German Riga Committee
The representatives of 13 German cities and the President of the Volksbund Deutsche Kriegsgraeberfuersorge [German War Graves Commission] founded the “Deutsche Riga-Komitee” [German Riga Committee] on 23 May 2000 in Berlin. The following cities were involved: Berlin, Bielefeld, Dortmund, Duesseldorf, Hamburg, Hanover, Kassel, Cologne, Leipzig, Muenster, Nuremberg, Osnabrueck and Stuttgart. Bocholt, Kiel, Luebeck, Vienna and Bremen also joined the Commission in 2001.
The task of this association is to establish a memorial to remind people of the fate of more than 25,000 German Jews, who were deported to Riga in the years 1941/42 and murdered in large numbers in the woods of Bikernieki.
The German Commission, in cooperation with its Latvian partner organisation, the Bruederfriedhoefekomitee [Fraternal Cemeteries Commission], and the Stadtverwaltung Riga [Riga City Council], is erecting a dignified burial place and memorial to the victims. The construction work in the woods of Bikernieki is almost complete. The official opening will take place on 30 November 2001, 60 years after the start of the deportation.
It is hoped that the future maintenance of the site by young people from Latvia and Germany will “create living ties of remembrance and association between Riga and the German cities from where the group transportations originated”, remarks the President of the German Commission, Karl-Wilhelm Lange. In addition, historians from the “Neue Synagoge Berlin - Centrum Judaicum” [New Synagogue Berlin – Centrum Judaicum] and the educational establishment “Haus der Wannsee-Konferenz” [House of the Wannsee Conference] are currently preparing a book of remembrance that will document the names of all the victims. They are being helped in this by the historians of all member cities.

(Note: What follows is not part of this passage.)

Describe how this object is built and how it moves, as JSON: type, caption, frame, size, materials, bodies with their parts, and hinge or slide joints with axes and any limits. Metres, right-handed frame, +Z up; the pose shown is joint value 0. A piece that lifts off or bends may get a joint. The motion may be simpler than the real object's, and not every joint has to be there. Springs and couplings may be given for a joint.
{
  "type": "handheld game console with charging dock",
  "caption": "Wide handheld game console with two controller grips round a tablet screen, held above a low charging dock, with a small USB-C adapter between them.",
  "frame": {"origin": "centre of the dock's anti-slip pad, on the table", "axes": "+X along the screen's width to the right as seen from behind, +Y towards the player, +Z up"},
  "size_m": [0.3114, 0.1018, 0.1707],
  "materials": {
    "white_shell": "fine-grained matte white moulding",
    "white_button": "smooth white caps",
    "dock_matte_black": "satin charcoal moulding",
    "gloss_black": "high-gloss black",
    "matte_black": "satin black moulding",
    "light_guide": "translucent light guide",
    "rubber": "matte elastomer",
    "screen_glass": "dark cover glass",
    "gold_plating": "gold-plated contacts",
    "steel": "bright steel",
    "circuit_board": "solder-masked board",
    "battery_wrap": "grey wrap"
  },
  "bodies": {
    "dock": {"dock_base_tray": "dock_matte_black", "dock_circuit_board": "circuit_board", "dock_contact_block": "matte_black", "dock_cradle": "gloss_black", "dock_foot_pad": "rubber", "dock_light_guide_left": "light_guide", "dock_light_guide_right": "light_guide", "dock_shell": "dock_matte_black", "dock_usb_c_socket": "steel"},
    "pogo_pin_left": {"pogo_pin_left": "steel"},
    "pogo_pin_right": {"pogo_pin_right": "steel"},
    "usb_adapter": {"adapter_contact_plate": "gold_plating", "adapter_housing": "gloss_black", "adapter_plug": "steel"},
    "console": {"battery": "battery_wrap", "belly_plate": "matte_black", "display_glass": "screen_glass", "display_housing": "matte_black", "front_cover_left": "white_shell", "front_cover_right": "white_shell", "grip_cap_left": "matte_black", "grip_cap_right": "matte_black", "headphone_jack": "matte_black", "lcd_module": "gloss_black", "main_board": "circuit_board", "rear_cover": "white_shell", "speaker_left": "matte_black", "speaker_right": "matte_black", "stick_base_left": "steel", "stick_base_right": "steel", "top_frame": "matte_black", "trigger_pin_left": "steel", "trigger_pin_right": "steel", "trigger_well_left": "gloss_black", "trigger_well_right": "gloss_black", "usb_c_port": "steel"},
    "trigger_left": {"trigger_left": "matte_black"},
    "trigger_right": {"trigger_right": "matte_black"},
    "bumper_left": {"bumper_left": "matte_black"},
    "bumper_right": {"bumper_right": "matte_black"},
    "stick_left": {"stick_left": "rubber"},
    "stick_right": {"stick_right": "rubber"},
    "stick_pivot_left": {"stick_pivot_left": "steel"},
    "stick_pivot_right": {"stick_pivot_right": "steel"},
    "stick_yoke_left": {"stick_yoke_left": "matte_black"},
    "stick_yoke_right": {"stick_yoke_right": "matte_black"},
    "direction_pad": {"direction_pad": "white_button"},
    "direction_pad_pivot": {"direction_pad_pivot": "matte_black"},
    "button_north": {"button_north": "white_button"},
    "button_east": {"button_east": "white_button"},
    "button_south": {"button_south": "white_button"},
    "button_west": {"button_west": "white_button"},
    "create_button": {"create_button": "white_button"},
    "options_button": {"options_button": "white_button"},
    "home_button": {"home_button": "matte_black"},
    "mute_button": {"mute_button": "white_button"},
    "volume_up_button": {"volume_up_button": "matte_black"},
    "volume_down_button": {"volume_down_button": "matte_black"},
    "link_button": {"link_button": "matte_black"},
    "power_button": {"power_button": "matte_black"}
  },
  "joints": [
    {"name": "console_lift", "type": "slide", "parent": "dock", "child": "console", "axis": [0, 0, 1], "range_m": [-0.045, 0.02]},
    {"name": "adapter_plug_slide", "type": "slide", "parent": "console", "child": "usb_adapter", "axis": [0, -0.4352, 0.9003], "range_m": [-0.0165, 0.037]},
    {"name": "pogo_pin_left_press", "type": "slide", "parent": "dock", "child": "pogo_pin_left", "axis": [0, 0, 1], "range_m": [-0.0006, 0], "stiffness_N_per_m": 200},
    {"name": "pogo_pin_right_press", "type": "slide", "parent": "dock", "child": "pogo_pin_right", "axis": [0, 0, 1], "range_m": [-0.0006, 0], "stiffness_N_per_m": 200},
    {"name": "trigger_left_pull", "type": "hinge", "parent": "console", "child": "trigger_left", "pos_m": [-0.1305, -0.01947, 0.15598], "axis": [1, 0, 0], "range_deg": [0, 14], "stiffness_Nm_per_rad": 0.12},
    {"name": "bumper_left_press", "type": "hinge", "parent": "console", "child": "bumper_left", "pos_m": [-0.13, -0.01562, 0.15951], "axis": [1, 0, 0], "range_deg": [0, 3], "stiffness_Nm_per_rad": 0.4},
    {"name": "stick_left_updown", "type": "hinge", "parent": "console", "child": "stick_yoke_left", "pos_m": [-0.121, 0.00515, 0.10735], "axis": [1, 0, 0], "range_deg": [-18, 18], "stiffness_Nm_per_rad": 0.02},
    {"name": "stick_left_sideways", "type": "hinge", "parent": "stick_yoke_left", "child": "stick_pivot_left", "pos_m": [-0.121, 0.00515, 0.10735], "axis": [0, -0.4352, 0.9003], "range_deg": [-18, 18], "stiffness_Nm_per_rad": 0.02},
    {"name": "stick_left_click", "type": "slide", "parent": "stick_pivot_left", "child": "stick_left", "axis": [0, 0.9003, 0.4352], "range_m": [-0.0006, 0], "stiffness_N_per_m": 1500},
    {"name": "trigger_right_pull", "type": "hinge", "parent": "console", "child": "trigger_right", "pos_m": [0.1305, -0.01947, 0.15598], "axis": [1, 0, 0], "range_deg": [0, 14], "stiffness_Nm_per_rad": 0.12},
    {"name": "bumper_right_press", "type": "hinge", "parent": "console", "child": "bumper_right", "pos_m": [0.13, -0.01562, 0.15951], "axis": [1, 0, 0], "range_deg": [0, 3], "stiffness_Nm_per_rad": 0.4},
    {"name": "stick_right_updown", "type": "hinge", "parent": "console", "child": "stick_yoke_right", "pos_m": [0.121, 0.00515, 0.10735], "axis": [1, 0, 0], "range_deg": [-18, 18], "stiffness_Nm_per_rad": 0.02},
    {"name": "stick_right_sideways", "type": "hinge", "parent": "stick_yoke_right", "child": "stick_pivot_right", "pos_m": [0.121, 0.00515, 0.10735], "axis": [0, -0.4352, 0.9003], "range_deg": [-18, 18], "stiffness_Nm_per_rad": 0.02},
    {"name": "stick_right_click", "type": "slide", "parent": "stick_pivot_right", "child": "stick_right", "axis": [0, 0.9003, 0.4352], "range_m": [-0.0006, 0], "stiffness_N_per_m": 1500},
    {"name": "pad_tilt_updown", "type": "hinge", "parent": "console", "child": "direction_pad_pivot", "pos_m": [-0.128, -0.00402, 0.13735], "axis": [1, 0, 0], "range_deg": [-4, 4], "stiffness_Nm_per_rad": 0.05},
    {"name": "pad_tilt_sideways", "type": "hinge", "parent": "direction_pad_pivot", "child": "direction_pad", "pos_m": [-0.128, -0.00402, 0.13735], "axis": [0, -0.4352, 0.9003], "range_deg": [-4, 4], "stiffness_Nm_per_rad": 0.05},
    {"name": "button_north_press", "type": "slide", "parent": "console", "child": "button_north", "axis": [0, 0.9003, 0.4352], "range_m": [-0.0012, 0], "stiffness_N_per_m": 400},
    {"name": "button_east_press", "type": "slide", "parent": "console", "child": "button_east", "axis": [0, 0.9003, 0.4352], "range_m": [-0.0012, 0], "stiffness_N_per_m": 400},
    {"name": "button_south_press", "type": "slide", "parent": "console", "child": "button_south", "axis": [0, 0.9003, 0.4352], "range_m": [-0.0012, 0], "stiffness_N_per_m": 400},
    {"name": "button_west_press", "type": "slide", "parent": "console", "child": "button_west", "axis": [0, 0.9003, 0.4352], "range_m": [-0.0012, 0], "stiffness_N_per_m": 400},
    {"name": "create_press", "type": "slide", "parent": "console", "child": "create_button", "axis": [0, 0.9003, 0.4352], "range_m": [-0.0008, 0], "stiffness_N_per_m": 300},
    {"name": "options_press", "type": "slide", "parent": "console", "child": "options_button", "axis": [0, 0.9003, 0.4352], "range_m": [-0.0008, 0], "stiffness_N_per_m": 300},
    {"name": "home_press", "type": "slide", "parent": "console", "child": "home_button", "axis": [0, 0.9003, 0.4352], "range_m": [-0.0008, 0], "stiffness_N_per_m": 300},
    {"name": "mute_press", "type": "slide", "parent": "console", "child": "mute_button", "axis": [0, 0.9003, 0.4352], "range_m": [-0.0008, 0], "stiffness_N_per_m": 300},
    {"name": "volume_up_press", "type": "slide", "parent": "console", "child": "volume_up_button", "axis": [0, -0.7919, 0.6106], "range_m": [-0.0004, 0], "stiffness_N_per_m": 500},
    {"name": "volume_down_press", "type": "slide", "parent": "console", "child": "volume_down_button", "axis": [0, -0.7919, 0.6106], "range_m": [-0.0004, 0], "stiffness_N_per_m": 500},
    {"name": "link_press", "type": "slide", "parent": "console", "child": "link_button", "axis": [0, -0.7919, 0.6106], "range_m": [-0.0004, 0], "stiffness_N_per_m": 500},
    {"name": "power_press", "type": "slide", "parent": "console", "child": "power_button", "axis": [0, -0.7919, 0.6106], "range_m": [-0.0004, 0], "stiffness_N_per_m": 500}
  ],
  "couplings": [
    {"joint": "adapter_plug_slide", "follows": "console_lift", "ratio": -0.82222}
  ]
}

The Zentralrat der Juden [Central Council of Jews] in Germany, Riga City Council and the “Initiative Riga” [Riga Initiative], founded a while ago in Vienna, are backing the project. Funding is secured by means of special German government grants and donations from the cities involved.
The legal basis is the German-Latvian War Graves Agreement of 1996, in which the German government committed itself to creating a dignified burial place for the German victims of the deportation to Latvia as well. The German War Graves Commission, which is commissioned with this task, has already constructed eight burial places for German war dead in Latvia during the last ten years.